2. The Equation of the Orbit
Using the conservation of angular momentum $\dot{\theta} = L/mr^2$, $L$ is the norm of $\vec{L}$, the radial acceleration becomes:
\begin{equation} \frac{d^2r}{dt^2} = \frac{L^2}{m^2r^3} - \frac{k}{mr^2} \label{eq:a2_8} \end{equation}First we need reparamterize the differential equation from temporal to $\theta$-dependent, we can achieve this by the following:
\begin{equation} \frac{dr}{dt} = \frac{d\theta}{dt}\frac{dr}{d\theta}=\frac{L}{mr^2}\frac{dr}{d\theta} \label{eq:a2_9} \end{equation} \begin{equation} \frac{d^2r}{dt^2} = \frac{L^2}{m^2r^4}\frac{d^2r}{d\theta^2}-\frac{2L^2}{m^2r^5}\left( \frac{dr}{d\theta} \right)^2 \label{eq:a2_10} \end{equation}Pluging back this new expression into the differential equation gives the following:
\begin{equation} \frac{d^2r}{d\theta^2} - \frac{2}{r}\left( \frac{dr}{d\theta} \right)^2 = r - \frac{mk}{L^2} r^2 \label{eq:a2_11} \end{equation}Substituting $u = 1/r$, we get the following effects:
\begin{equation} \frac{dr}{d\theta} = -\frac{1}{u}\frac{du}{d\theta} \label{eq:a2_12} \end{equation} \begin{equation} \frac{d^2r}{d\theta^2} = -\frac{1}{u^2}\frac{d^2u}{d\theta^2} + \frac{2}{u^3} \left( \frac{du}{d\theta} \right)^2 \label{eq:a2_13} \end{equation}Substituting back to the differential equation gives:
\begin{equation} \frac{d^2u}{d\theta^2} + u = \frac{mk}{L^2} \label{eq:a2_14} \end{equation}This equation admits the following solution:
\begin{equation} u = A\cos(\theta)+\frac{mk}{L^2} \label{eq:a2_15} \end{equation}In order to find the constant $A$, we need to plug this soution to the energy $E$:
\begin{equation} E = \frac{1}{2}m \left( \frac{dr}{dt} \right)^2 + \frac{1}{2}m r^2 \dot{\theta}^2 - \frac{k}{r} \label{eq:a2_16} \end{equation}Re-arranging this expression gives this useful expression:
\begin{equation} \left( \frac{dr}{dt} \right)^2 = \frac{2E}{m} - \frac{L^2}{m^2r^2} + \frac{2k}{mr} \label{eq:a2_17} \end{equation}Applying the avove machinary we get something that we can use directly.

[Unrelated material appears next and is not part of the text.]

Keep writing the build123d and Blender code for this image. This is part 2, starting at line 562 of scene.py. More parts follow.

\begin{equation} \frac{L^2}{m^2}\left( \frac{du}{d\theta} \right)^2 = \frac{2E}{m} - \frac{L^2}{m^2}u^2 + \frac{2k}{m}u \label{eq:a2_18} \end{equation}We have all the ingredients to solve this equation, after pluging everything, we set $\theta=\pi/2$, since the constant $A$ and $E$ don't care about the position of the particle, they're always constant.

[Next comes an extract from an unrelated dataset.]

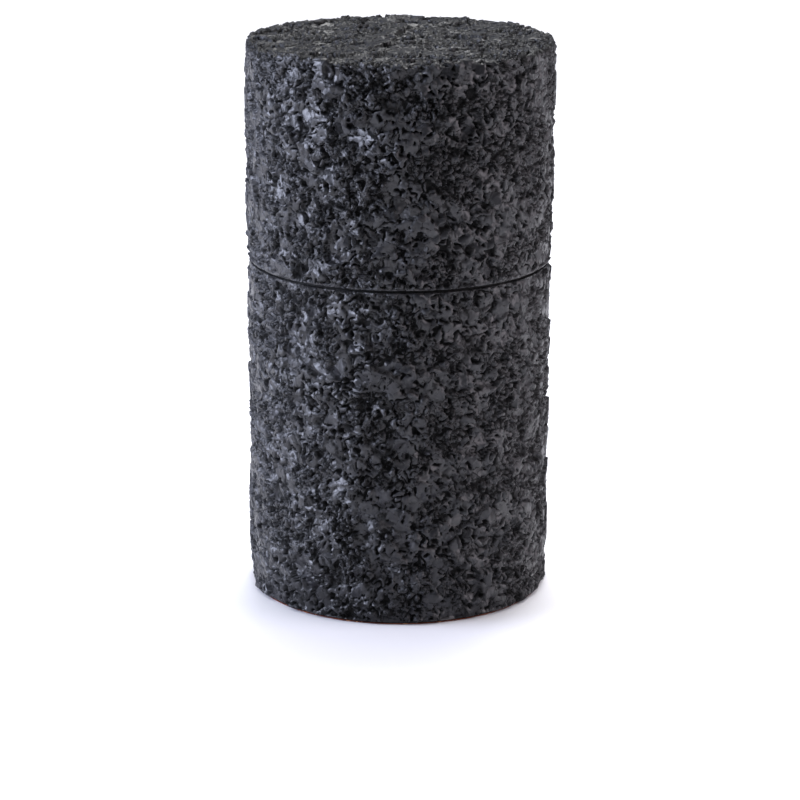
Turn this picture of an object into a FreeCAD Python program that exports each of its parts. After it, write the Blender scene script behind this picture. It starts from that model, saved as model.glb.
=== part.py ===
import FreeCAD, Part
import math
import os

# Tea caddy, in millimetres: a round canister wound from wood veneer and wrapped in
# rough cherry bark, a deep lift-off lid that slides over the canister's collar, and
# an inner lid with a small knob that closes the collar's mouth.
# The origin is the centre of the underside, and +Z is the axis that every piece is
# turned or wound about.

# ---- driving dimensions ----
outer_diameter = 92.0        # over the bark
total_height = 170.0
seam_height = 103.5          # where the lid meets the canister
collar_height = 30.0         # how far the inner tube stands above the seam

rough_bark = 1.6             # thickness of the bark round the sides
top_bark = 1.8               # thickness of the bark on the lid's top
polished_bark = 0.3          # thickness of every lining and facing
collar_skin = 0.35           # polished bark round the collar
base_skin = 0.4              # bark disc under the base
lid_shell_wall = 2.0
inner_tube_wall = 1.2
board = 4.2                  # bottom board and lid board

slide_gap = 0.15             # all round, between the lid's lining and the collar
rest_gap = 0.05              # under a piece that sits on another body
bark_gap = 0.35              # bark stops this short of the seam, above and below it
base_inset = 0.8             # the base disc is this much smaller in radius than the bark

plug_depth = 6.0             # how far the inner lid reaches into the collar
plug_gap = 0.3               # all round, between the plug and the lining
flange_thickness = 2.4
flange_inset = 0.2           # the flange is this much smaller in radius than the tube

knob_height = 11.0
knob_foot_radius = 5.0
knob_waist_radius = 3.8
knob_waist_height = 4.0
knob_head_radius = 7.5
knob_foot_cove = 0.3         # how far the foot is hollowed in from a straight taper
knob_neck_cove = 1.1         # the same between the waist and the head
knob_dome = 3.0              # height of the domed top of the knob
knob_brow_edge = 0.6         # rounding under the dome
peg_radius = 1.6
peg_in_knob = 6.0
peg_in_board = 5.5

soft_edge = 0.25             # broken edge on wood
bark_edge = 0.5              # rounding where the bark meets the seam
crown_edge = 1.1             # rounding of the bark at the lid's top corner
skin_edge = 0.15             # broken edge on a facing

# ---- radii, from the outside in ----
bark_radius = outer_diameter / 2
shell_radius = bark_radius - rough_bark
lid_bore = shell_radius - lid_shell_wall
lid_lining_bore = lid_bore - polished_bark
collar_radius = lid_lining_bore - slide_gap
tube_radius = collar_radius - collar_skin
tube_bore = tube_radius - inner_tube_wall
chamber_radius = tube_bore - polished_bark
base_radius = bark_radius - base_inset
plug_radius = chamber_radius - plug_gap
flange_radius = tube_radius - flange_inset

# ---- heights ----
board_top = base_skin + board
floor_top = board_top + polished_bark
collar_top = seam_height + collar_height
lid_bottom = seam_height + rest_gap
lid_board_top = total_height - top_bark
lid_board_bottom = lid_board_top - board
ceiling = lid_board_bottom - polished_bark
flange_bottom = collar_top + rest_gap
flange_top = flange_bottom + flange_thickness
plug_bottom = collar_top - plug_depth
facing_top = flange_top + polished_bark
knob_top = facing_top + knob_height

# ---- drawing helpers ----
up = FreeCAD.Vector(0, 0, 1)


def disc(radius, bottom, top):
    return Part.makeCylinder(radius, top - bottom, FreeCAD.Vector(0, 0, bottom))


def ring(outer, inner, bottom, top):
    return disc(outer, bottom, top).cut(disc(inner, bottom, top))


def rims(shape, radius, height):
    """The circular edges of shape with that radius, at that height."""
    found = []
    for edge in shape.Edges:
        if edge.Degenerated or not isinstance(edge.Curve, Part.Circle):
            continue
        off = abs(edge.Curve.Radius - radius) + abs(edge.Curve.Center.z - height)
        if off < 1e-6:
            found.append(edge)
    return found


def rounded(shape, size, *places):
    """Round the edges at (radius, height) places."""
    edges = [edge for place in places for edge in rims(shape, *place)]
    return shape.makeFillet(size, edges)


def bevelled(shape, size, *places):
    """Break the edges at (radius, height) places with a 45 degree chamfer."""
    edges = [edge for place in places for edge in rims(shape, *place)]
    return shape.makeChamfer(size, edges)


def point(radius, height):
    return FreeCAD.Vector(radius, 0, height)


# ---- the canister ----
def body_bark():
    """Rough bark, one sheet wrapped round the canister and stopped short of the seam."""
    top = seam_height - bark_gap
    wrap = ring(bark_radius, shell_radius, base_skin, top)
    return rounded(wrap, bark_edge, (bark_radius, top), (bark_radius, base_skin))


def body_shell():
    """Tube wound from veneer. The lid rests on its top end."""
    tube = ring(shell_radius, tube_radius, base_skin, seam_height)
    return bevelled(tube, soft_edge, (shell_radius, seam_height))


def inner_tube():
    """Veneer tube from the bottom board up through the shell. Its top is the collar."""
    tube = ring(tube_radius, tube_bore, board_top, collar_top)
    return bevelled(tube, soft_edge, (tube_radius, collar_top), (tube_bore, collar_top))


def collar_bark():
    """Polished bark round the part of the inner tube that the lid slides over."""
    return ring(collar_radius, tube_radius, seam_height, collar_top - soft_edge)


def chamber_lining():
    """Polished bark on the inside of the inner tube."""
    return ring(tube_bore, chamber_radius, floor_top, collar_top - soft_edge)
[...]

\begin{equation} \frac{L^2}{m^2} A^2 = \frac{2E}{m} - \frac{L^2}{m^2} \left( \frac{mk}{L^2} \right)^2 + \frac{2k}{m} \left( \frac{mk}{L^2} \right) \label{eq:a2_19} \end{equation}Finally, we get the solution:
\begin{equation} A = \frac{mk}{L^2} \sqrt{1+\frac{2EL^2}{mk^2}} \label{eq:a2_20} \end{equation}The general solution for the path $r(\theta)$ is[cite: 75, 81]:
\begin{equation} r(\theta) = \frac{L^2/mk}{1 + \sqrt{1+\frac{2EL^2}{mk^2}}\cos\theta} \label{eq:a2_21} \end{equation}Where the eccentricity $\varepsilon$ is related to the energy $E$.
\begin{equation} \varepsilon = \sqrt{1+\frac{2EL^2}{mk^2}} \label{eq:a2_22} \end{equation}3. Application for an electron orbiting a central potential created by a proton
Knowing that the electron orbits "classicaly" around the positive proton without losing energy, means that its angular momentum is conserved "constant". So as Bohr showed in his Bohr model, electrons orbit the nucleus only in stable, allowed orbits, defined as follows:
\begin{equation} L = n\hbar \label{eq:a2_23} \end{equation}When dealing with the Coulomb interaction, $k$ is written as follows:
\begin{equation} k = \frac{e^2}{4\pi\varepsilon_0} \label{eq:a2_24} \end{equation}4. Energy States
Finally, we relate the system energy to the fundamental constants:
\begin{equation} E(\varepsilon) = -\frac{1}{n^2} \frac{me^4}{32\pi^2\epsilon_0^2\hbar^2} (1 - \varepsilon^2) \label{eq:a2_25} \end{equation}The energy is minimized at $\varepsilon=0$, which gives the correct energy for the hydrgen atom. This shows that the orbits are circular following the fact that $\varepsilon = 0$.